I have a haunch that a Hate Speech Law would introduce military rigorism and authoritarianism into the body politic and would definitely erode the citizens’ fundamental human rights. The way out of hate speeches and songs, I am persuaded, is good governance. The President should steer clear of military language and take the entire nation as his own constituency, to start with. The nation’s economy is in dire straits; this calls for a definite action plan aimed at the restoration of the glorious days when each region was self-sufficient and not a leech on the centre, no thanks to the notorious section 162 of the 1999 Constitution; the country’s economy remains a mono-cultural economy in spite of the threats from the European and American worlds that it would be an offence, in the foreseeable future, for any vehicle-manufacturing company to produce any petroleum-oil-using vehicles; the infrastructural facilities in the country are either decayed or putrefying; the internecine feud in the ruling party is a clog in the wheel of good governance; the educational system is in the doldrums; the health sector is in shambles, which is why President Muhammadu Buhari has to shuttle between Abuja and London, in search of treatment, even though there are countless, highly qualified, medical practitioners in Nigeria. The Grade A roads in Nigeria are death-traps; staple foods are priced beyond the reach of the common man; the Naira-Dollar exchange rate is in the firmaments; these days, suicide has become a fashionable escape from grinding poverty…

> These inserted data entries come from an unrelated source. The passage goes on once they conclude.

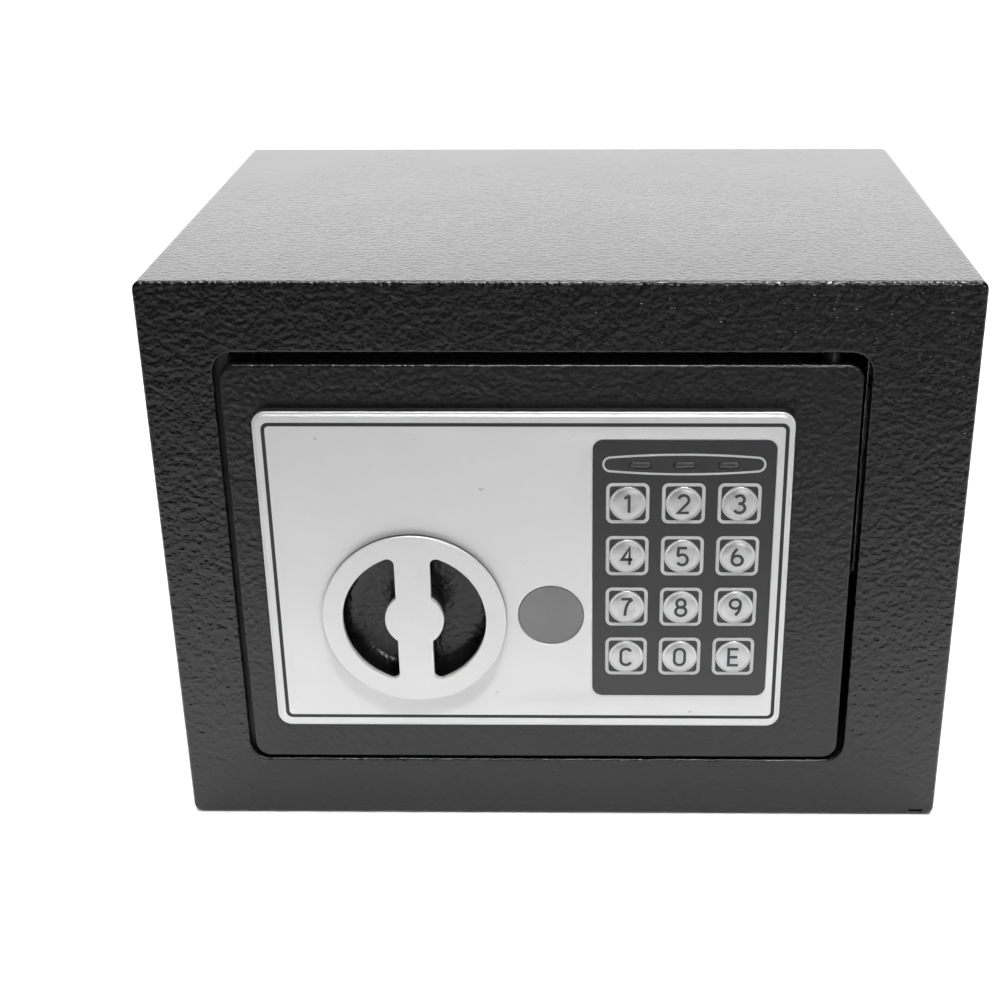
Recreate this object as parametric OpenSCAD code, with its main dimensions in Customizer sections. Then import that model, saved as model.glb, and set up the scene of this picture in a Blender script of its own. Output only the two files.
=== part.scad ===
// Small electronic deposit safe, built as the real one is: welded sheet case,
// swinging door with fascia, keypad, turning knob, bolt work, solenoid,
// override lock and battery box.  Millimetres, X right, Y back, Z up.

/* [Case] */
// Outside width of the case
case_w = 228; // [150:1:400]
// Outside height of the case
case_h = 168; // [120:1:400]
// Outside depth of the case, without the knob
case_d = 172; // [120:1:400]
// Sheet thickness of the wrap and the back
sheet = 1.5; // [1:0.1:4]
// Thickness of the front frame plate
frame_t = 2; // [1.5:0.1:6]
// Outside bend radius of the long edges
case_r = 2.6; // [1:0.1:8]
// Diameter of every anchor hole
anchor_d = 10; // [6:0.5:16]
// Spacing of the two anchor holes in the back and in the floor
anchor_gap = 100; // [40:1:160]
// Height of the back anchor holes
anchor_z = 104; // [40:1:140]
// Thickness of the felt mat
mat_t = 2; // [1:0.1:5]

/* [Door] */
// Width of the door opening
open_w = 179.4; // [100:0.1:300]
// Height of the door opening
open_h = 128.6; // [80:0.1:300]
// Sideways offset of the opening centre
open_x = -4.8; // [-20:0.05:20]
// Height of the opening centre
open_z = 83.9; // [40:0.1:200]
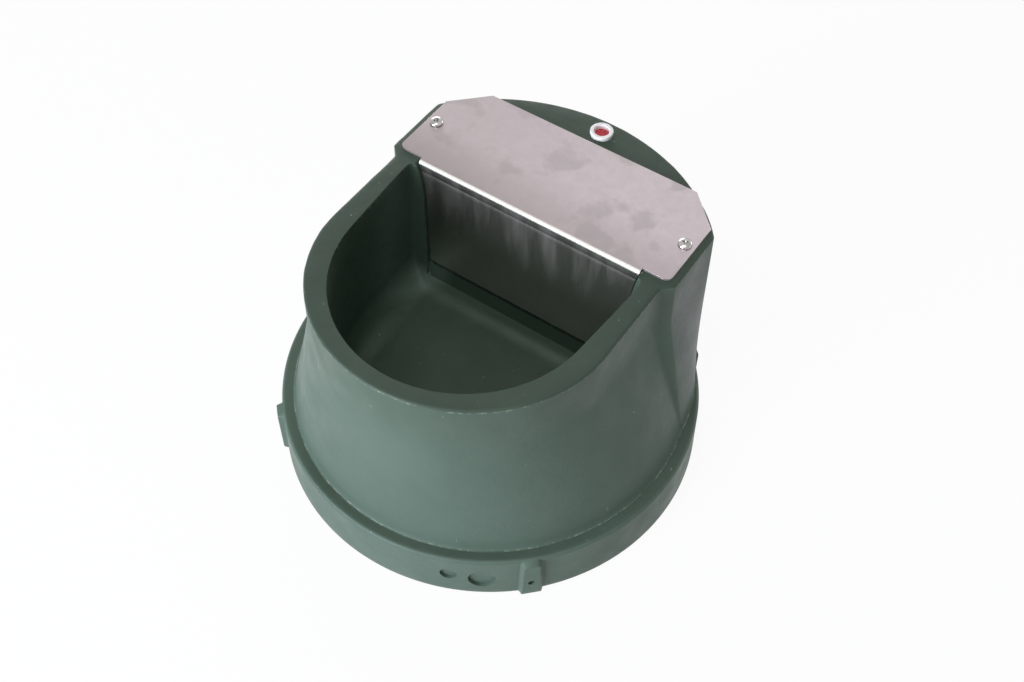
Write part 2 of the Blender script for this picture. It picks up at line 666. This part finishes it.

One big problem with Nigeria is that its leaders junket round the civilized world, see and enjoy beautiful facilities, drive, or are driven, on apian ways, stay in ten-star hotels (if there are, gamboling where the angels fear to tread), go to well-equipped hospitals in the UK, America, Germany, India, etc., and put their children in choice schools in those countries, then return to facilities-deficit Nigeria to live in their posh edifices, ride in their flashy cars and fly in their jets, leaving the very bad roads for Frantz Fanon’s wretched of the earth! These are more dangerous pockets of war (the whys and wherefores of Nigeria’s regression) than hate speech!

Nigeria has all the resources (human, mineral and material) to be a super power! These same leaders brazenly, and with aplomb, intone the indivisibility and inviolability of Nigeria as though Nigeria stood on a more solid substructure than the British Empire, India before 1948, Yugoslavia, before it balkanised into ethnic lines and Sudan, before South Sudan was born. It is high time the Nigerian Government trod on the path of civilisation: organise a plebiscite to determine the wish of the people concerning, for example, restructuring of the country, as was done in Brexit and in the referendum to determine whether or not Scotland should secede from the United Kingdom of Great Britain and Northern Ireland, and shunned militaristic threats of blood!